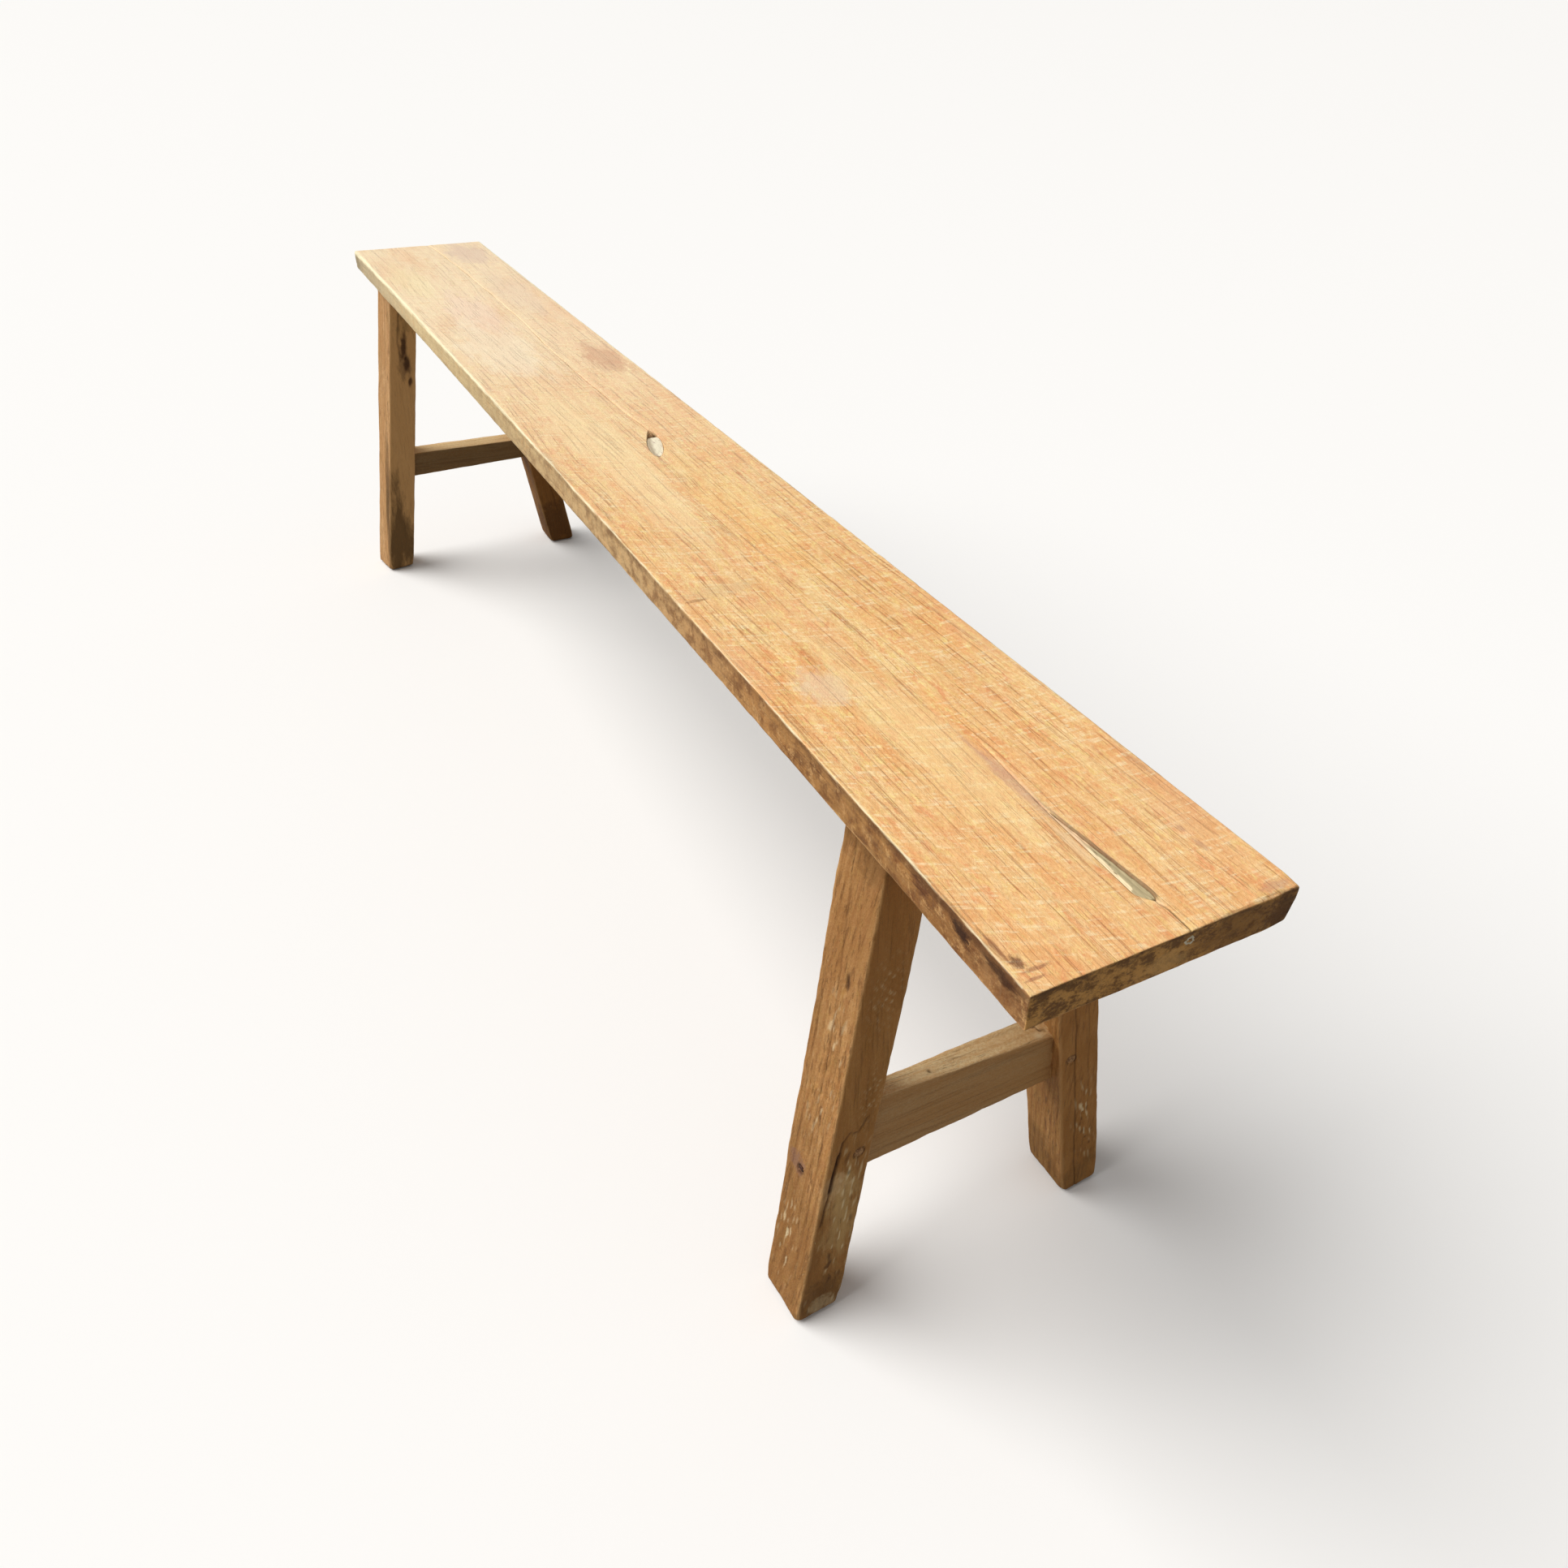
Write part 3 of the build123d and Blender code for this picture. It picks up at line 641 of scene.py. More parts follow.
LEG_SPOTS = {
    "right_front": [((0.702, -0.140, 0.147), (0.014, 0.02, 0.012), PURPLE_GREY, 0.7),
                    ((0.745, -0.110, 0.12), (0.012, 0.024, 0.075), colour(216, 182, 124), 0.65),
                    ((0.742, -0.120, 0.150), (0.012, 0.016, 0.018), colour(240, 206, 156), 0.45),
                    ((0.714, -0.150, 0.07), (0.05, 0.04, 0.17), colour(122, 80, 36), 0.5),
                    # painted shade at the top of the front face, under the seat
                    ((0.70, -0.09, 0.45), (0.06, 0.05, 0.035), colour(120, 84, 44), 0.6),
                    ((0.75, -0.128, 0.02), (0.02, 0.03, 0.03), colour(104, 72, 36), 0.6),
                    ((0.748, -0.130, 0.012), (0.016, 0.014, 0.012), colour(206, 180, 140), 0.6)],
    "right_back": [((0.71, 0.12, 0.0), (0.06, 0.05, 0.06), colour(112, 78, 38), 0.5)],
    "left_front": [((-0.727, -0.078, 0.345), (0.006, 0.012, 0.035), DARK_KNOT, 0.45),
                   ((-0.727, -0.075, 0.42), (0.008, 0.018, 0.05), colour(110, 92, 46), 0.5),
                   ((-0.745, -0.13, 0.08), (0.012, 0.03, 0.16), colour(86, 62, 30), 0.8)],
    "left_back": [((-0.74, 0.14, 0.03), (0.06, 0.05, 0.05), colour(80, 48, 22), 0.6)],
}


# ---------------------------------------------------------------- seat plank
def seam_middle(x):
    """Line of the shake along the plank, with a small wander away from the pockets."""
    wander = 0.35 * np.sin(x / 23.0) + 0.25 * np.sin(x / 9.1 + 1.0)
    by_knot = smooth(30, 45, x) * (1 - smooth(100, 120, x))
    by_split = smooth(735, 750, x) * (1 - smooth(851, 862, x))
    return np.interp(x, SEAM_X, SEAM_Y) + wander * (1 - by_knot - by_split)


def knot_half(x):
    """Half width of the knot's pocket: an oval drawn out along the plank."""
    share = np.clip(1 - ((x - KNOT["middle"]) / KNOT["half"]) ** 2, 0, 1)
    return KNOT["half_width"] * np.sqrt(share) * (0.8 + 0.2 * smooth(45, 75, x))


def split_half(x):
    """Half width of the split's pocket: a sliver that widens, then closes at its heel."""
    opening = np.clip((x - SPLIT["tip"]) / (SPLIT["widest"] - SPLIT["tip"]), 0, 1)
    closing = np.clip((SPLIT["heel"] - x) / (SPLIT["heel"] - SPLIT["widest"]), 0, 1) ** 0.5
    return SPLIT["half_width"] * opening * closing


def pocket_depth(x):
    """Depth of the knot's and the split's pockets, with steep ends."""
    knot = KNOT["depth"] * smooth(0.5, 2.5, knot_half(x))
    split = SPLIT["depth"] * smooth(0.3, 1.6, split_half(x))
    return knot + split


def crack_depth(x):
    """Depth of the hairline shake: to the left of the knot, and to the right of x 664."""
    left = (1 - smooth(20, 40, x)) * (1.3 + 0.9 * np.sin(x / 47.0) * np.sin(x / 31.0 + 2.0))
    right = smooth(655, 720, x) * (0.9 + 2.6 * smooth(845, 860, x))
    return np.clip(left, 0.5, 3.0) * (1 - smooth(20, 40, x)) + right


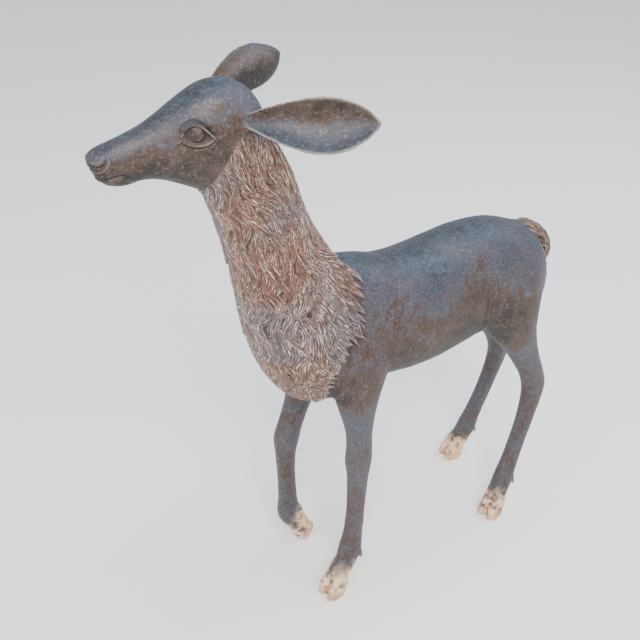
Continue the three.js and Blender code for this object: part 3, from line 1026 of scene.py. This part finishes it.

◆ ◆ ◆

| Given instruction |
Repeat the records above exactly, leaving none out.

| Problem solution |
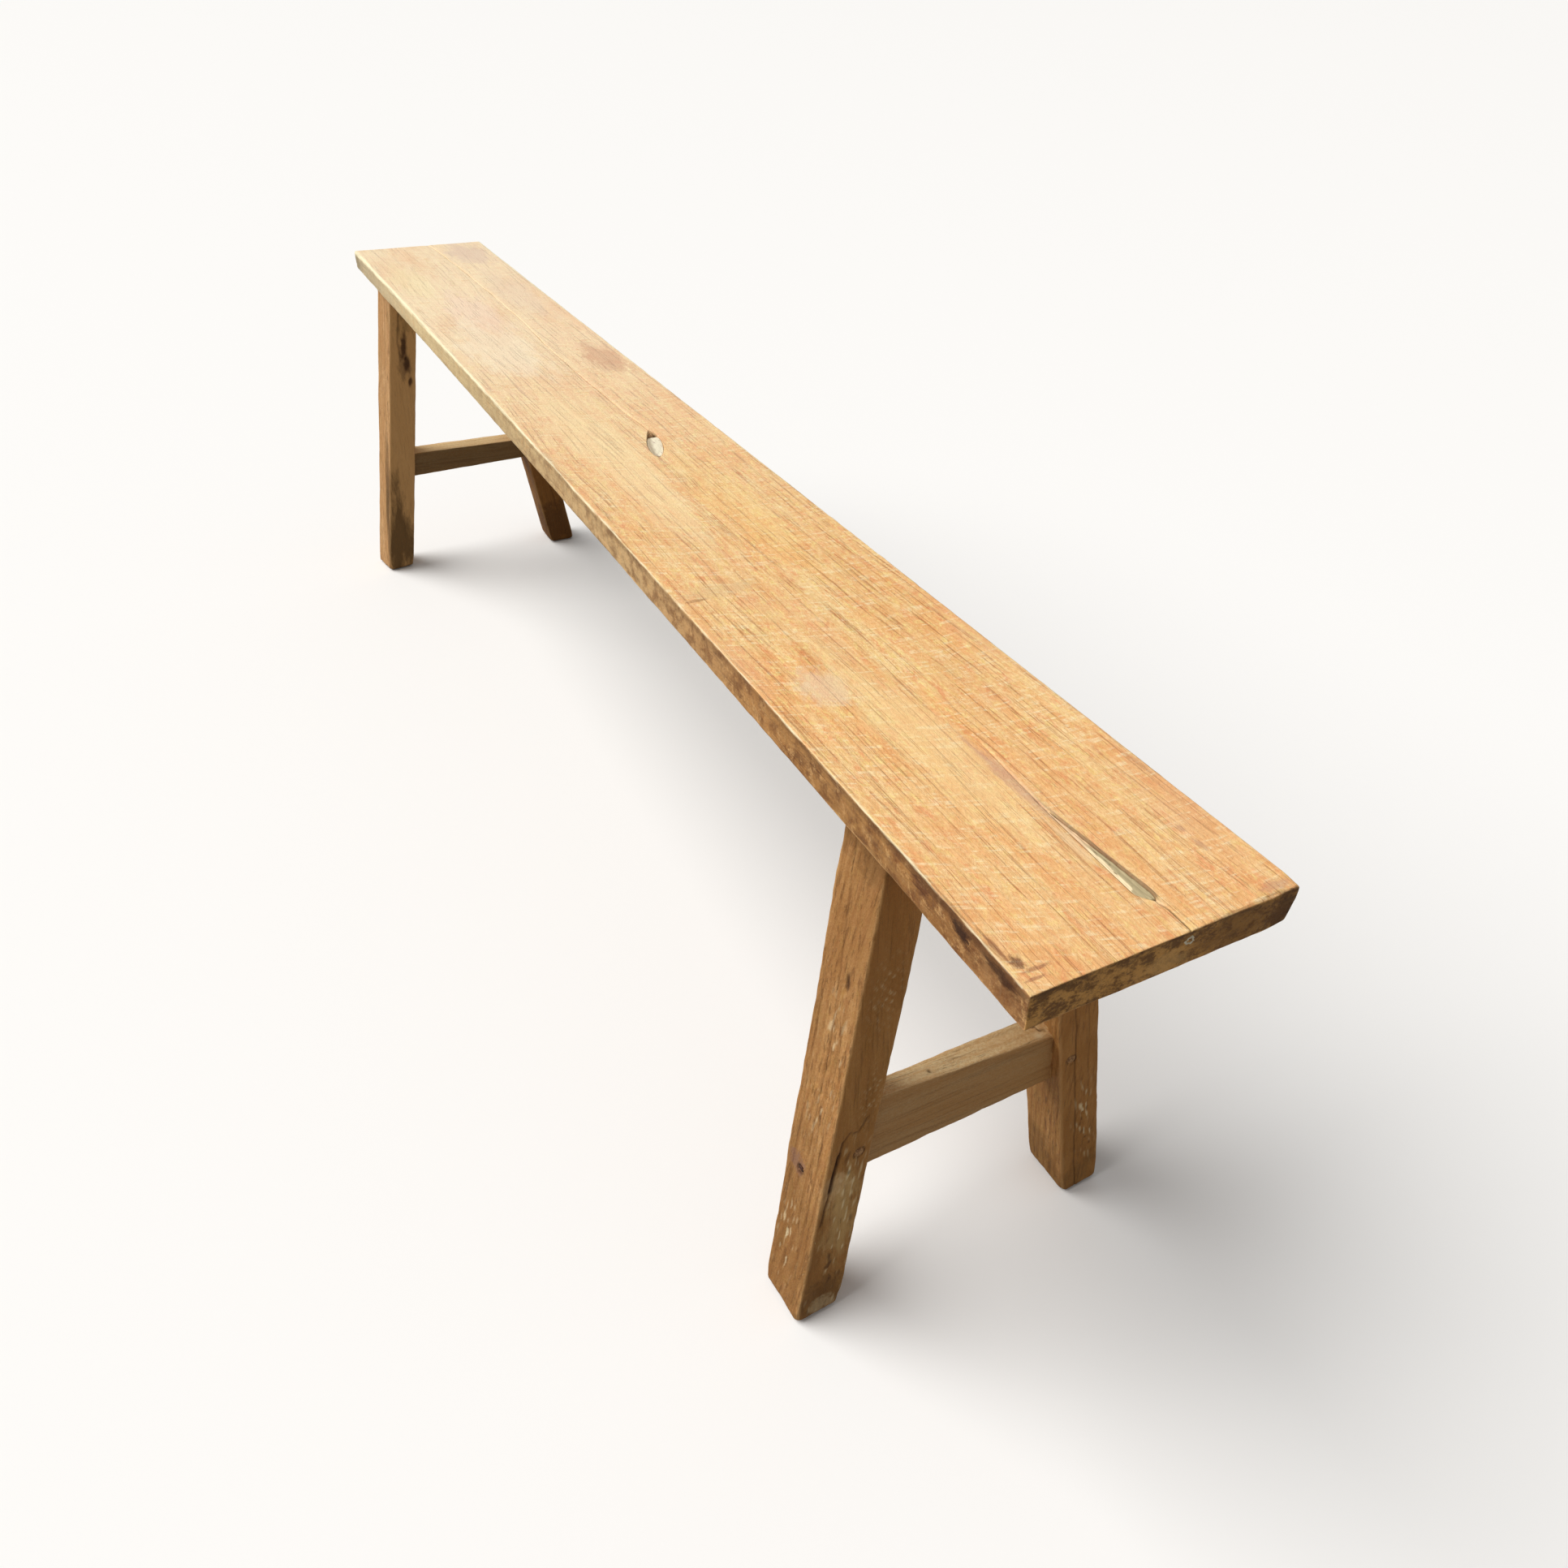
Write part 3 of the build123d and Blender code for this picture. It picks up at line 641 of scene.py. More parts follow.
LEG_SPOTS = {
    "right_front": [((0.702, -0.140, 0.147), (0.014, 0.02, 0.012), PURPLE_GREY, 0.7),
                    ((0.745, -0.110, 0.12), (0.012, 0.024, 0.075), colour(216, 182, 124), 0.65),
                    ((0.742, -0.120, 0.150), (0.012, 0.016, 0.018), colour(240, 206, 156), 0.45),
                    ((0.714, -0.150, 0.07), (0.05, 0.04, 0.17), colour(122, 80, 36), 0.5),
                    # painted shade at the top of the front face, under the seat
                    ((0.70, -0.09, 0.45), (0.06, 0.05, 0.035), colour(120, 84, 44), 0.6),
                    ((0.75, -0.128, 0.02), (0.02, 0.03, 0.03), colour(104, 72, 36), 0.6),
                    ((0.748, -0.130, 0.012), (0.016, 0.014, 0.012), colour(206, 180, 140), 0.6)],
    "right_back": [((0.71, 0.12, 0.0), (0.06, 0.05, 0.06), colour(112, 78, 38), 0.5)],
    "left_front": [((-0.727, -0.078, 0.345), (0.006, 0.012, 0.035), DARK_KNOT, 0.45),
                   ((-0.727, -0.075, 0.42), (0.008, 0.018, 0.05), colour(110, 92, 46), 0.5),
                   ((-0.745, -0.13, 0.08), (0.012, 0.03, 0.16), colour(86, 62, 30), 0.8)],
    "left_back": [((-0.74, 0.14, 0.03), (0.06, 0.05, 0.05), colour(80, 48, 22), 0.6)],
}


# ---------------------------------------------------------------- seat plank
def seam_middle(x):
    """Line of the shake along the plank, with a small wander away from the pockets."""
    wander = 0.35 * np.sin(x / 23.0) + 0.25 * np.sin(x / 9.1 + 1.0)
    by_knot = smooth(30, 45, x) * (1 - smooth(100, 120, x))
    by_split = smooth(735, 750, x) * (1 - smooth(851, 862, x))
    return np.interp(x, SEAM_X, SEAM_Y) + wander * (1 - by_knot - by_split)


def knot_half(x):
    """Half width of the knot's pocket: an oval drawn out along the plank."""
    share = np.clip(1 - ((x - KNOT["middle"]) / KNOT["half"]) ** 2, 0, 1)
    return KNOT["half_width"] * np.sqrt(share) * (0.8 + 0.2 * smooth(45, 75, x))


def split_half(x):
    """Half width of the split's pocket: a sliver that widens, then closes at its heel."""
    opening = np.clip((x - SPLIT["tip"]) / (SPLIT["widest"] - SPLIT["tip"]), 0, 1)
    closing = np.clip((SPLIT["heel"] - x) / (SPLIT["heel"] - SPLIT["widest"]), 0, 1) ** 0.5
    return SPLIT["half_width"] * opening * closing


def pocket_depth(x):
    """Depth of the knot's and the split's pockets, with steep ends."""
    knot = KNOT["depth"] * smooth(0.5, 2.5, knot_half(x))
    split = SPLIT["depth"] * smooth(0.3, 1.6, split_half(x))
    return knot + split


def crack_depth(x):
    """Depth of the hairline shake: to the left of the knot, and to the right of x 664."""
    left = (1 - smooth(20, 40, x)) * (1.3 + 0.9 * np.sin(x / 47.0) * np.sin(x / 31.0 + 2.0))
    right = smooth(655, 720, x) * (0.9 + 2.6 * smooth(845, 860, x))
    return np.clip(left, 0.5, 3.0) * (1 - smooth(20, 40, x)) + right


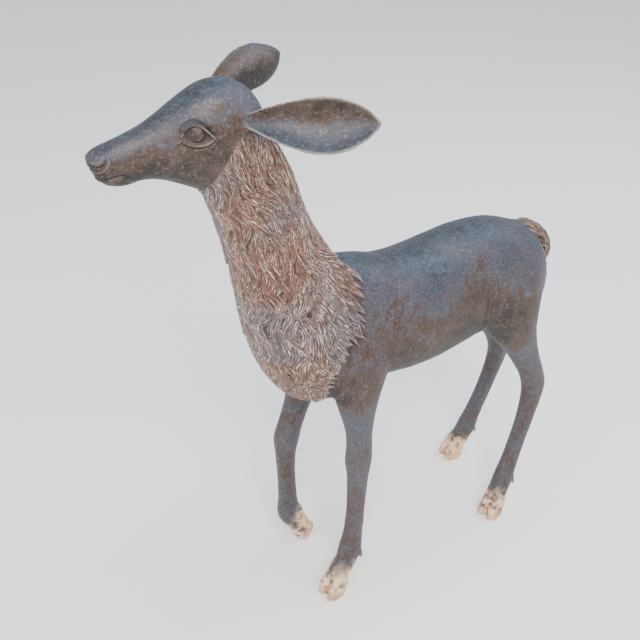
Continue the three.js and Blender code for this object: part 3, from line 1026 of scene.py. This part finishes it.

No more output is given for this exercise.